* START GIVEN INFORMATION *

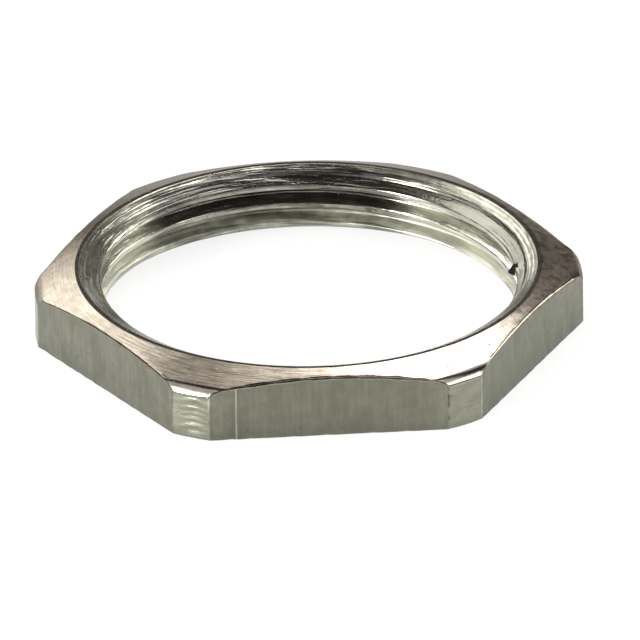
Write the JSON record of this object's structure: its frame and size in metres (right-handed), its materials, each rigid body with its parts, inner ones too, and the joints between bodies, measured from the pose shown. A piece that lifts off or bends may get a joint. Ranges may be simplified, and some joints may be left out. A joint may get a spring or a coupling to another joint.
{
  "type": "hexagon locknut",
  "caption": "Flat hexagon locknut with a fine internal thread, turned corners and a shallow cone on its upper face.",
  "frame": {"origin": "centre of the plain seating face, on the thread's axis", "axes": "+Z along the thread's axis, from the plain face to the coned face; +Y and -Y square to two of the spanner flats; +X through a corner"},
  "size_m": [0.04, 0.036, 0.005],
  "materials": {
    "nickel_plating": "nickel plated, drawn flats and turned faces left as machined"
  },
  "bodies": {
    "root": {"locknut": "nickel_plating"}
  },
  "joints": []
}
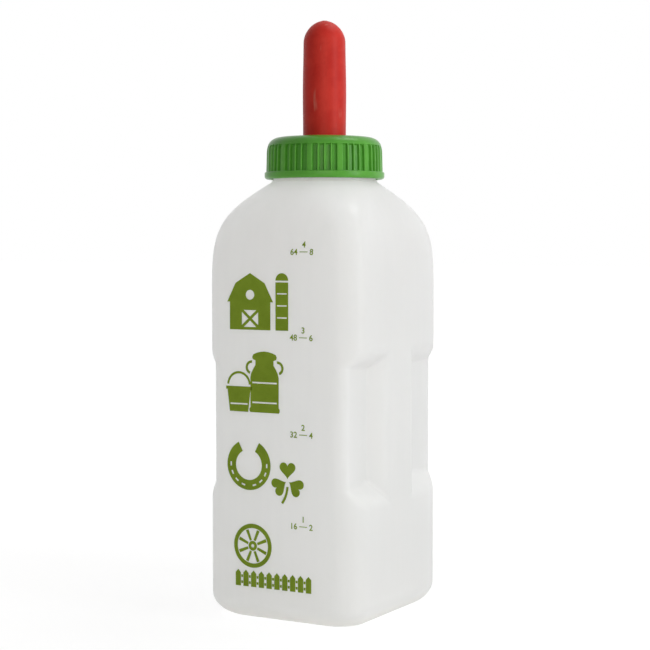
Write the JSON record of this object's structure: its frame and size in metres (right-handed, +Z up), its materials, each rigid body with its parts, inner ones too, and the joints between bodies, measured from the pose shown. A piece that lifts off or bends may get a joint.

* END GIVEN INFORMATION *

The lines above should be duplicated exactly.

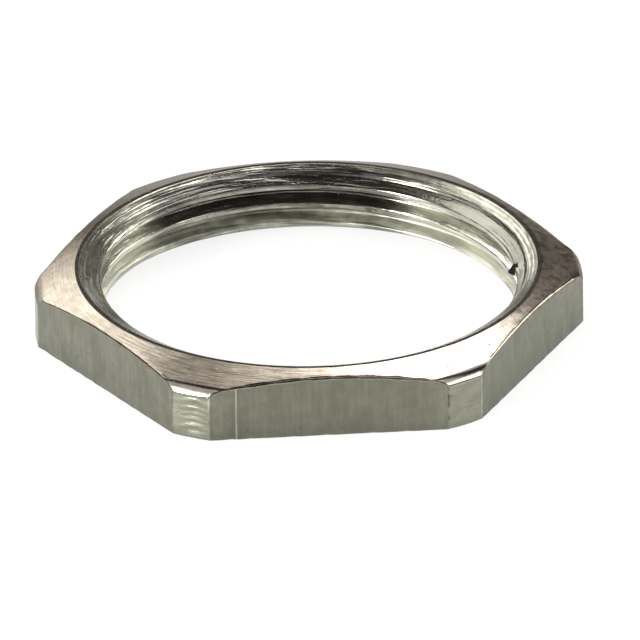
Write the JSON record of this object's structure: its frame and size in metres (right-handed), its materials, each rigid body with its parts, inner ones too, and the joints between bodies, measured from the pose shown. A piece that lifts off or bends may get a joint. Ranges may be simplified, and some joints may be left out. A joint may get a spring or a coupling to another joint.
{
  "type": "hexagon locknut",
  "caption": "Flat hexagon locknut with a fine internal thread, turned corners and a shallow cone on its upper face.",
  "frame": {"origin": "centre of the plain seating face, on the thread's axis", "axes": "+Z along the thread's axis, from the plain face to the coned face; +Y and -Y square to two of the spanner flats; +X through a corner"},
  "size_m": [0.04, 0.036, 0.005],
  "materials": {
    "nickel_plating": "nickel plated, drawn flats and turned faces left as machined"
  },
  "bodies": {
    "root": {"locknut": "nickel_plating"}
  },
  "joints": []
}
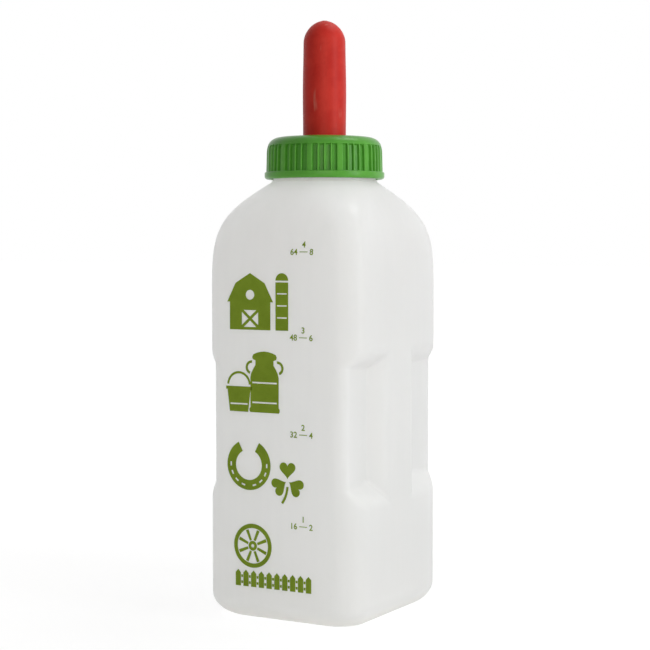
Write the JSON record of this object's structure: its frame and size in metres (right-handed, +Z up), its materials, each rigid body with its parts, inner ones too, and the joints between bodies, measured from the pose shown. A piece that lifts off or bends may get a joint.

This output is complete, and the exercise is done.